*Problem*.
Write each line out again exactly as written.

*Supplied information*.
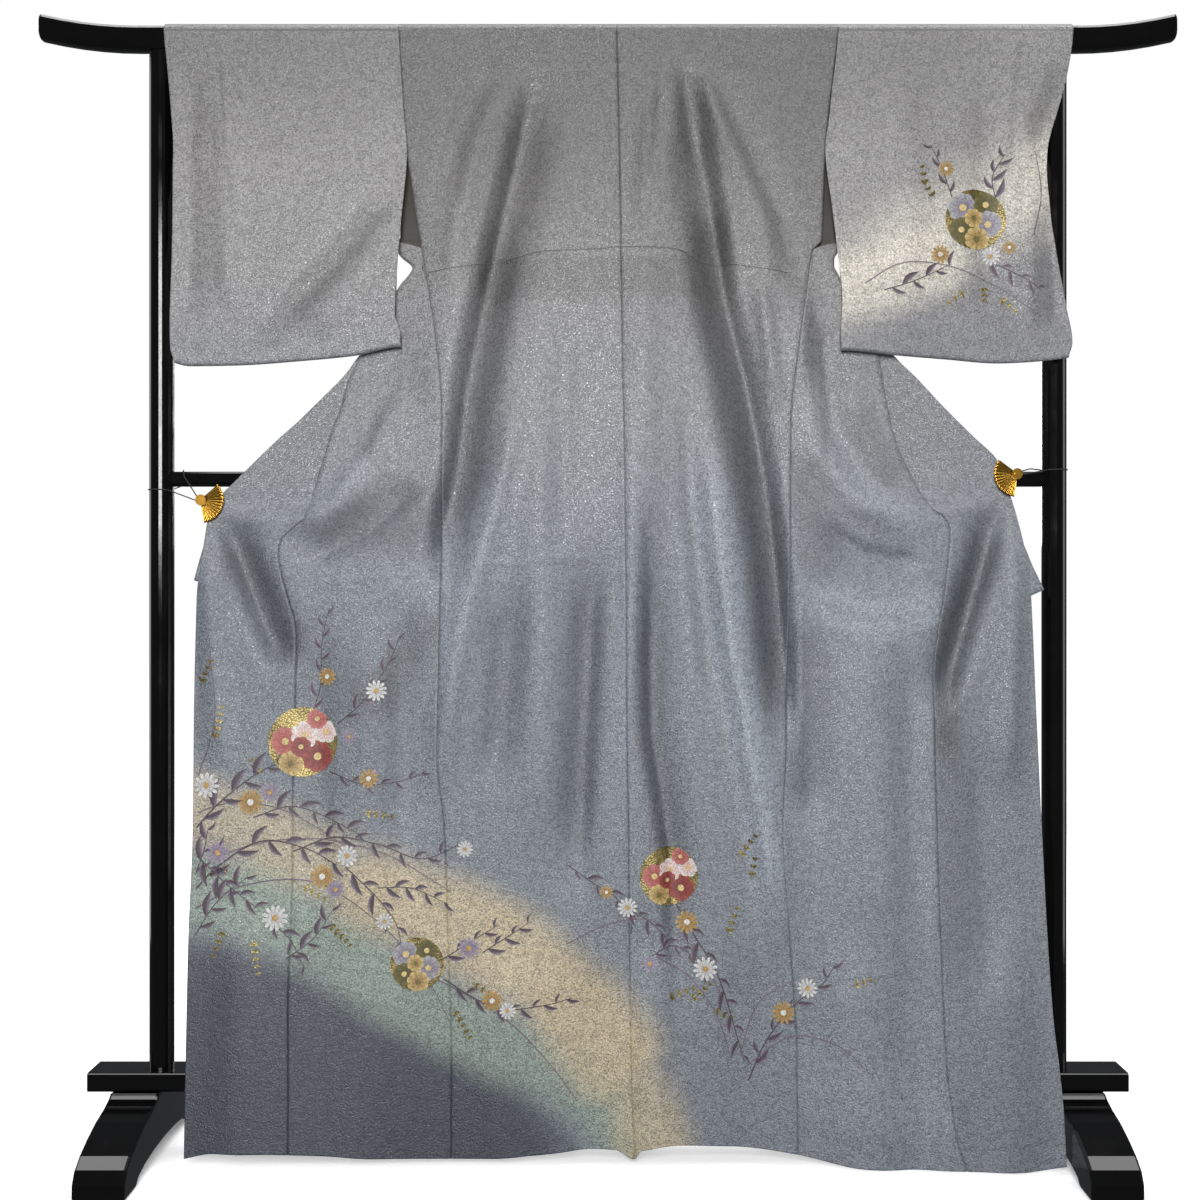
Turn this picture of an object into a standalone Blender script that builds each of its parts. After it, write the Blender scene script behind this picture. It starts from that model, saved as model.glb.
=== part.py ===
"""Kimono shown from the back on a lacquered kimono stand.

The back of the kimono lies over the top bar, the bar runs through both sleeves, and both fronts are
opened out to the sides and held to the posts by fan-shaped clips on thin cords.

Sizes here are millimetres and become metres when a mesh is made. +X is to the right for a viewer
who faces the back of the kimono, +Y is away from that viewer, +Z is up and the floor is z = 0.
"o" is the distance outwards from the middle plane x = 0: x is -o on the left and +o on the right.
Every cloth panel is a grid of points on its outer face: its rows run across the panel and follow
each other down it. The wall lies behind that face, on the lining side.
"""

import math

import bmesh
import bpy
import numpy as np
from mathutils import Vector

MM = 0.001
LEFT, RIGHT = -1, 1
SIDES = {"left": LEFT, "right": RIGHT}

# Clear space at a seam, and the walls
GAP = 0.4
CLOTH = 1.6
COLLAR_CLOTH = 2.5

# Stand
BAR_HALF_LENGTH = 836.0
BAR_HALF_DEPTH = 16.0
BAR_TOP = 1658.5
BAR_BOTTOM = 1620.0
BAR_CORNER = 12.0
BAR_STRAIGHT = 690.0
BAR_RISE = 17.5
BAR_END_ROUND = 4.0
POST_X = 658.0
POST_RADIUS = 18.0
RAIL_Z = 991.0
RAIL_HEIGHT = 22.0
RAIL_DEPTH = 18.0
PLANK_HALF_LENGTH = 758.0
PLANK_TOP = 124.0
PLANK_BOTTOM = 96.0
PLANK_DEPTH = 67.0
FOOT_X = 688.0
FOOT_WIDTH = 72.0
EDGE_ROUND = 4.0
SEAT_GAP = 0.3

# Upper half of a foot's outline, from its toe to the seat of the plank: distance from the post, height
FOOT_TOP = (
    (209.0, 4.0), (208.0, 23.0), (197.0, 40.0), (176.0, 52.0), (146.0, 64.0),
    (107.0, 76.0), (70.0, 83.0), (46.0, 90.0), (36.0, 95.7),
)
FOOT_PAD = 150.0
FOOT_PAD_END = 205.0
FOOT_ARCH = 22.0
FOOT_ARCH_STEPS = 8

# Cloth over the bar: the outer face is a rounded line round the bar
WRAP_CLEAR = 2.0
WRAP_Y = BAR_HALF_DEPTH + WRAP_CLEAR
WRAP_STEPS = 3
SHOULDER_Z = 1578.0
BODY_TOP_Z = 1646.5
ARMHOLE_Z = 1468.0
SIDE_SEAM_TOP = 1324.0
FREE_EDGE_Z = 1345.0
HEM_BLEND = 318.0
FAR_LOW_Z = 1615.0
SHOULDER_X = 200.0

# The near face goes over from the body's depth to the front's between these o
SPREAD_START = 225.0
SPREAD_END_LOW, SPREAD_END_HIGH = 420.0, 320.0
SPREAD_LOW_Z, SPREAD_HIGH_Z = 900.0, 1100.0

# Share of a fold's route over which it fades at each end, and heights over which folds set in
FOLD_FADE = 0.22
FOLDS_FROM_Z, FOLDS_FULL_Z = 1640.0, 1560.0

# Taut plane from the back of the neck to the clips, seen from above
NECK_X = 13.0
NECK_Y = 19.5
CLIP_Y = -34.0
CLIP_REACH = 600.0
TAUT_FROM_Z = 1595.0

COLLAR_WIDTH = 55.0
COLLAR_SECTIONS = 54
COLLAR_SMOOTH = 9
COLLAR_CLEAR = 16.0
COLLAR_SET_BACK = 2.0
OKUMI_ENDS_Z, BARE_EDGE_Z = 1330.0, 1410.0

# Fan clips: pivot x and z, first and last direction of the leaf in degrees from +X
FAN = {"left": (-591.0, 958.0, 41.0, -80.0), "right": (594.0, 996.0, 144.0, 261.0)}
FAN_FACE_Y = -38.6
FAN_RADIUS = 32.0
FAN_MIDDLE = 0.62 * FAN_RADIUS
FAN_INNER = 7.0
FAN_PLEATS = 9
FAN_PLEAT_DEPTH = 1.3
FAN_WALL = 0.9
FAN_ROOT_RADIUS = 8.2
FAN_ROOT_FRONT, FAN_ROOT_BACK = 1.0, 0.6
FAN_PIN_RADIUS = 3.6
FAN_PIN_FRONT = 1.6
ROD_SIDES = 14
JAW_LENGTH = 24.0
JAW_TAIL = 3.0
JAW_WIDTH = 9.0
JAW_WALL = 1.2
JAW_CLEAR = 2.0
CORD_RADIUS = 0.9
CORD_CLEAR = 0.4
CORD_TURN_STEPS = 16
CORD_END = (5.2, 3.0)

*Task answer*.
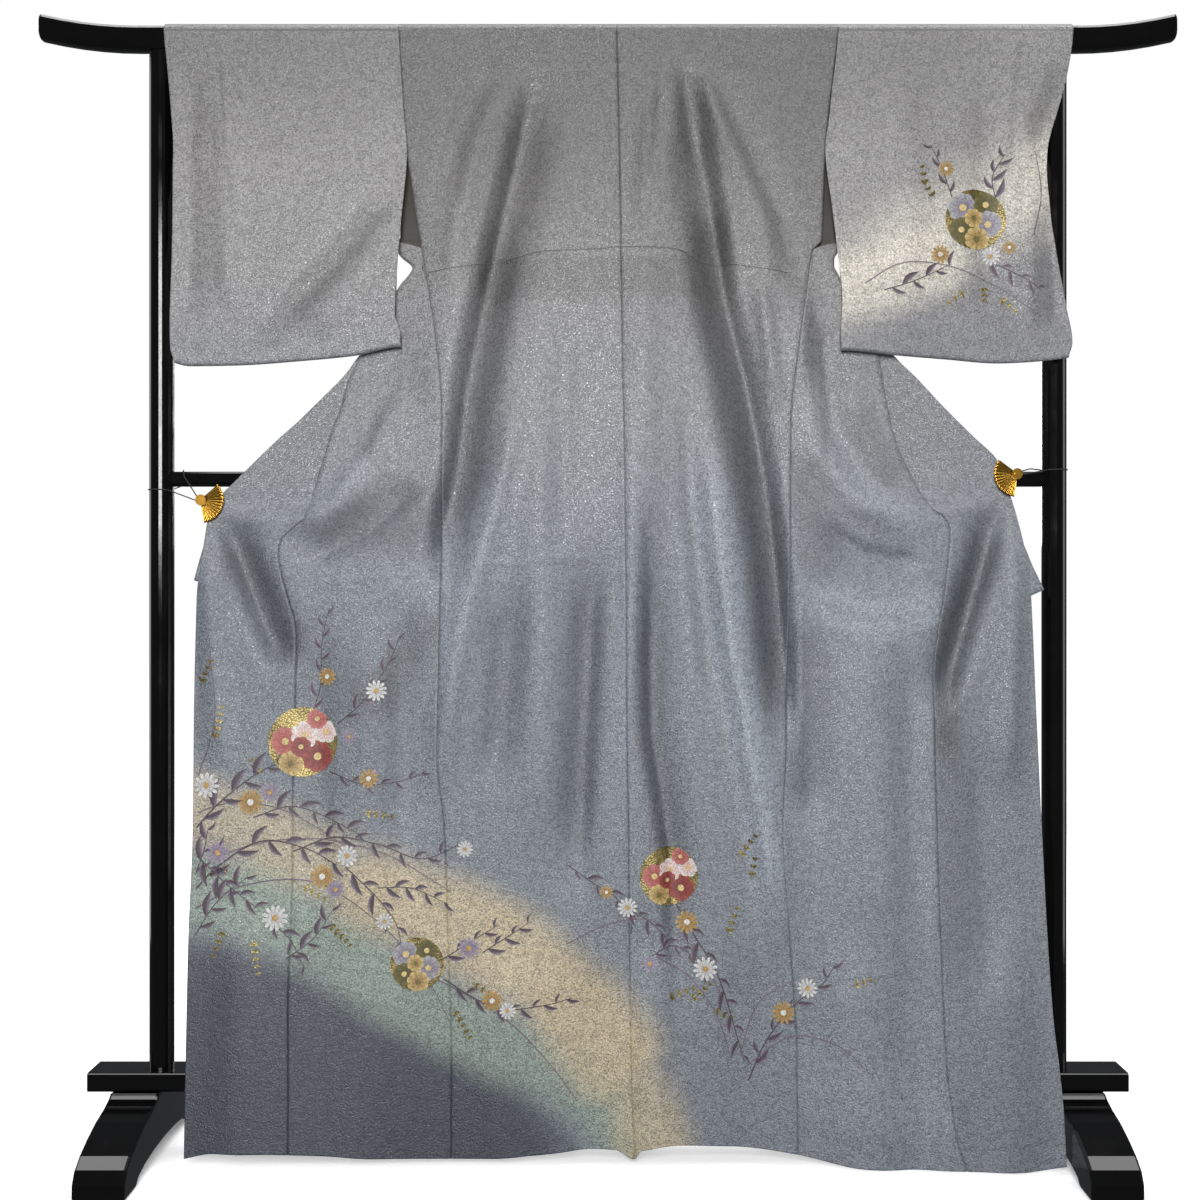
Turn this picture of an object into a standalone Blender script that builds each of its parts. After it, write the Blender scene script behind this picture. It starts from that model, saved as model.glb.
=== part.py ===
"""Kimono shown from the back on a lacquered kimono stand.

The back of the kimono lies over the top bar, the bar runs through both sleeves, and both fronts are
opened out to the sides and held to the posts by fan-shaped clips on thin cords.

Sizes here are millimetres and become metres when a mesh is made. +X is to the right for a viewer
who faces the back of the kimono, +Y is away from that viewer, +Z is up and the floor is z = 0.
"o" is the distance outwards from the middle plane x = 0: x is -o on the left and +o on the right.
Every cloth panel is a grid of points on its outer face: its rows run across the panel and follow
each other down it. The wall lies behind that face, on the lining side.
"""

import math

import bmesh
import bpy
import numpy as np
from mathutils import Vector

MM = 0.001
LEFT, RIGHT = -1, 1
SIDES = {"left": LEFT, "right": RIGHT}

# Clear space at a seam, and the walls
GAP = 0.4
CLOTH = 1.6
COLLAR_CLOTH = 2.5

# Stand
BAR_HALF_LENGTH = 836.0
BAR_HALF_DEPTH = 16.0
BAR_TOP = 1658.5
BAR_BOTTOM = 1620.0
BAR_CORNER = 12.0
BAR_STRAIGHT = 690.0
BAR_RISE = 17.5
BAR_END_ROUND = 4.0
POST_X = 658.0
POST_RADIUS = 18.0
RAIL_Z = 991.0
RAIL_HEIGHT = 22.0
RAIL_DEPTH = 18.0
PLANK_HALF_LENGTH = 758.0
PLANK_TOP = 124.0
PLANK_BOTTOM = 96.0
PLANK_DEPTH = 67.0
FOOT_X = 688.0
FOOT_WIDTH = 72.0
EDGE_ROUND = 4.0
SEAT_GAP = 0.3

# Upper half of a foot's outline, from its toe to the seat of the plank: distance from the post, height
FOOT_TOP = (
    (209.0, 4.0), (208.0, 23.0), (197.0, 40.0), (176.0, 52.0), (146.0, 64.0),
    (107.0, 76.0), (70.0, 83.0), (46.0, 90.0), (36.0, 95.7),
)
FOOT_PAD = 150.0
FOOT_PAD_END = 205.0
FOOT_ARCH = 22.0
FOOT_ARCH_STEPS = 8

# Cloth over the bar: the outer face is a rounded line round the bar
WRAP_CLEAR = 2.0
WRAP_Y = BAR_HALF_DEPTH + WRAP_CLEAR
WRAP_STEPS = 3
SHOULDER_Z = 1578.0
BODY_TOP_Z = 1646.5
ARMHOLE_Z = 1468.0
SIDE_SEAM_TOP = 1324.0
FREE_EDGE_Z = 1345.0
HEM_BLEND = 318.0
FAR_LOW_Z = 1615.0
SHOULDER_X = 200.0

# The near face goes over from the body's depth to the front's between these o
SPREAD_START = 225.0
SPREAD_END_LOW, SPREAD_END_HIGH = 420.0, 320.0
SPREAD_LOW_Z, SPREAD_HIGH_Z = 900.0, 1100.0

# Share of a fold's route over which it fades at each end, and heights over which folds set in
FOLD_FADE = 0.22
FOLDS_FROM_Z, FOLDS_FULL_Z = 1640.0, 1560.0

# Taut plane from the back of the neck to the clips, seen from above
NECK_X = 13.0
NECK_Y = 19.5
CLIP_Y = -34.0
CLIP_REACH = 600.0
TAUT_FROM_Z = 1595.0

COLLAR_WIDTH = 55.0
COLLAR_SECTIONS = 54
COLLAR_SMOOTH = 9
COLLAR_CLEAR = 16.0
COLLAR_SET_BACK = 2.0
OKUMI_ENDS_Z, BARE_EDGE_Z = 1330.0, 1410.0

# Fan clips: pivot x and z, first and last direction of the leaf in degrees from +X
FAN = {"left": (-591.0, 958.0, 41.0, -80.0), "right": (594.0, 996.0, 144.0, 261.0)}
FAN_FACE_Y = -38.6
FAN_RADIUS = 32.0
FAN_MIDDLE = 0.62 * FAN_RADIUS
FAN_INNER = 7.0
FAN_PLEATS = 9
FAN_PLEAT_DEPTH = 1.3
FAN_WALL = 0.9
FAN_ROOT_RADIUS = 8.2
FAN_ROOT_FRONT, FAN_ROOT_BACK = 1.0, 0.6
FAN_PIN_RADIUS = 3.6
FAN_PIN_FRONT = 1.6
ROD_SIDES = 14
JAW_LENGTH = 24.0
JAW_TAIL = 3.0
JAW_WIDTH = 9.0
JAW_WALL = 1.2
JAW_CLEAR = 2.0
CORD_RADIUS = 0.9
CORD_CLEAR = 0.4
CORD_TURN_STEPS = 16
CORD_END = (5.2, 3.0)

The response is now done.